There are lots of very good reasons to like going to watch cricket, but have you ever considered the food? Some of my best memories of cricket matches are of the food, odd though it might sound. Some years back we saved for three years to go to Barbados to watch a West Indies-England Test, and I still remember the man who'd walk through the ground selling paper bags of fishcakes, yelling, "Last two! Last two!" (It never was the last two.) Then there were fish cutters (breaded flying fish fillets in break rolls), macaroni pie (macaroni cheese) and other tasty treats sold from stalls behind the stands. At Lords, there are gourmet burger vans. The food at the ground at Bristol hasn't stuck in my mind, though the Caribbean restaurant we walk past on the way back to the railway station has.

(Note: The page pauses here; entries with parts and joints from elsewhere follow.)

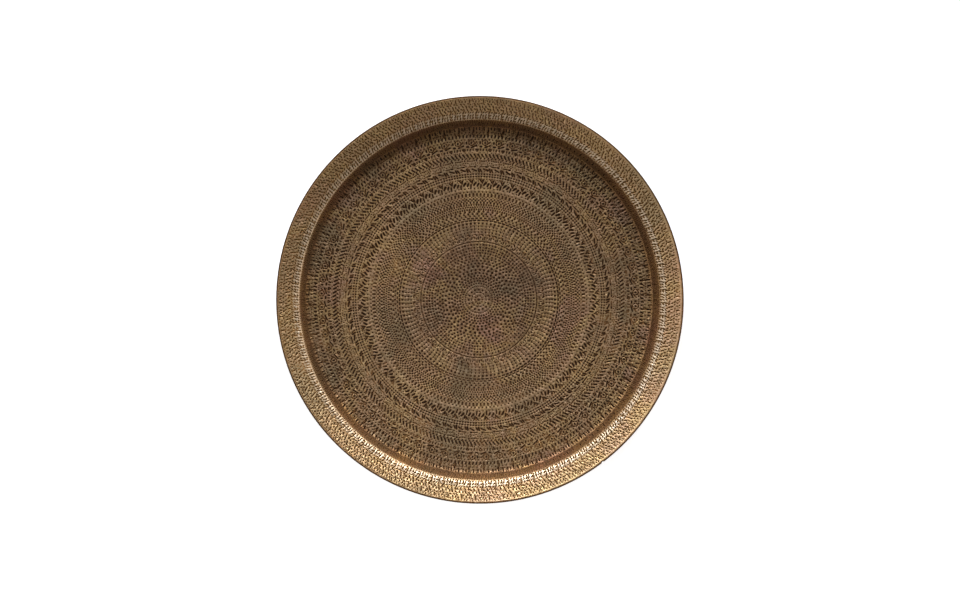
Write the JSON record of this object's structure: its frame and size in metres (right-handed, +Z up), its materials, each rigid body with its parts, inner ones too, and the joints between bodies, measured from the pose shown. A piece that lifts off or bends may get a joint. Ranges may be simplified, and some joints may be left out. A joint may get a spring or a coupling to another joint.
{
  "type": "round brass tray",
  "caption": "Large round metal tray with a flat floor, a steep low wall, a wide rising rim and a wired edge, hand punched all over with rings of small marks.",
  "frame": {"origin": "centre of the flat underside, where the tray stands", "axes": "+Z up along the axis that the sheet was spun about, from the underside to the open side; +X and +Y lie in the plane it stands on, and the two ends of the rim wire nearly meet 53 degrees from +X towards -Y"},
  "size_m": [0.6, 0.6, 0.0363],
  "materials": {
    "brass": "antiqued: dark brown patina in the punched marks, rubbed lighter on the high spots, the shoulder and the rim",
    "wire_steel": "plain drawn wire, hidden inside the rolled edge"
  },
  "bodies": {
    "root": {"tray_body": "brass", "rim_wire": "wire_steel"}
  },
  "joints": []
}
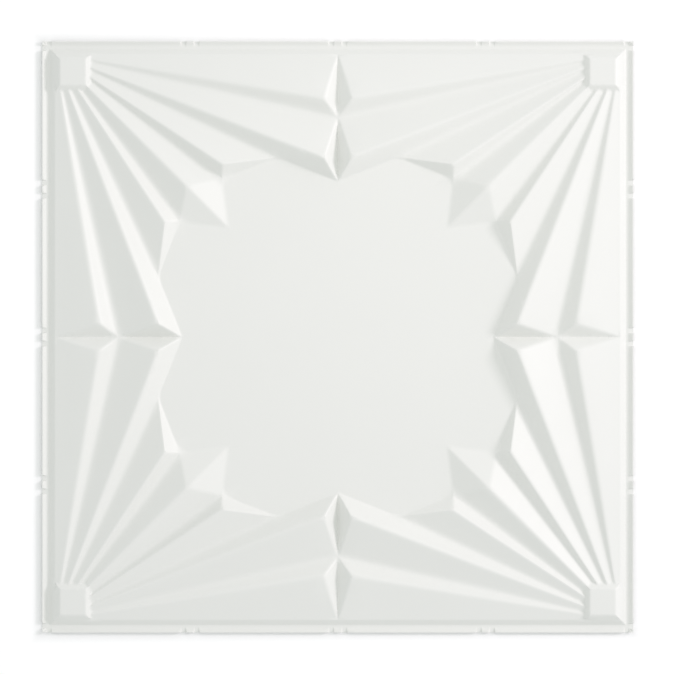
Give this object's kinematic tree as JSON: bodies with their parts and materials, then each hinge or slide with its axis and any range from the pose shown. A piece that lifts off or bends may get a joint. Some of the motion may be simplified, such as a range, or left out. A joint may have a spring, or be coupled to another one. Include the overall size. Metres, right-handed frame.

Mr Robot and I went to Edgbaston this week to watch the first day of the third England-Australia Test match. I was looking forward to it, because Edgbaston is in Birmingham, and that means masses of good curry. Or so I thought... But I'm getting ahead of myself.
 There are food stalls all the way round the ground behind the stands, but there is one main area where most of the vans and stalls are clustered. Our seats were in a stand very close by the food court, which was fab. When we walked in, we had time for a good look around. Hog roast and pizza, waffles and burritos, burgers, posh sausages and fish and chips... so much choice. Though you will notice something missing there. Where's the curry? We settled for a breakfast bap (bacon, sausage, egg, and black pudding, all in a brioche roll) and I got a free cuppa from the Yorkshire Tea stall.
Lunch was excellent soft tacos from Smoqued. The tacos were made from purple maize and were delicious. Later Mr Robot had a foot-long hot dog and I dragged him to the other side of the ground in search of Edgbaston Cheese Crunch. I'd seen it mentioned on the ground's website, with no description, and there was no description online. What could it be? As Birmingham is in the Black Country (the amount of industry there in the 19th century meant the whole region was sooty) I wondered if it was pork scratchings covered in cheese. Edgbaston Cheese Crunch turned out to be our old chum macaroni cheese*, coated in breadcrumbs and fried. Not very healthy, but very tasty.

And that curry? There was a lone curry stall, Spice Nation, which we visited at the tea break. It was excellent. There may not have been the choice I'd imagined, but the quality was definitely there. Beautifully tender lamb, well spiced... delicious!

All that, and a decent performance by England too. Owzat?
*After the cricket, I got into a Twitter chat with Mi Mi Aye about macaroni pie. I'd wondered if the cheese crunch owed its origins to Birmingham's large Caribbean community. She mentioned that macaroni pie was also a Scottish delicacy. Early in Barbados' colonial history, the sugar plantations were worked by Scottish indentured servants, the ancestors of the 'redlegs', and I found myself wondering if they'd taken macaroni pie there, and the people who came to the UK in the 1950s brought it almost all the way back.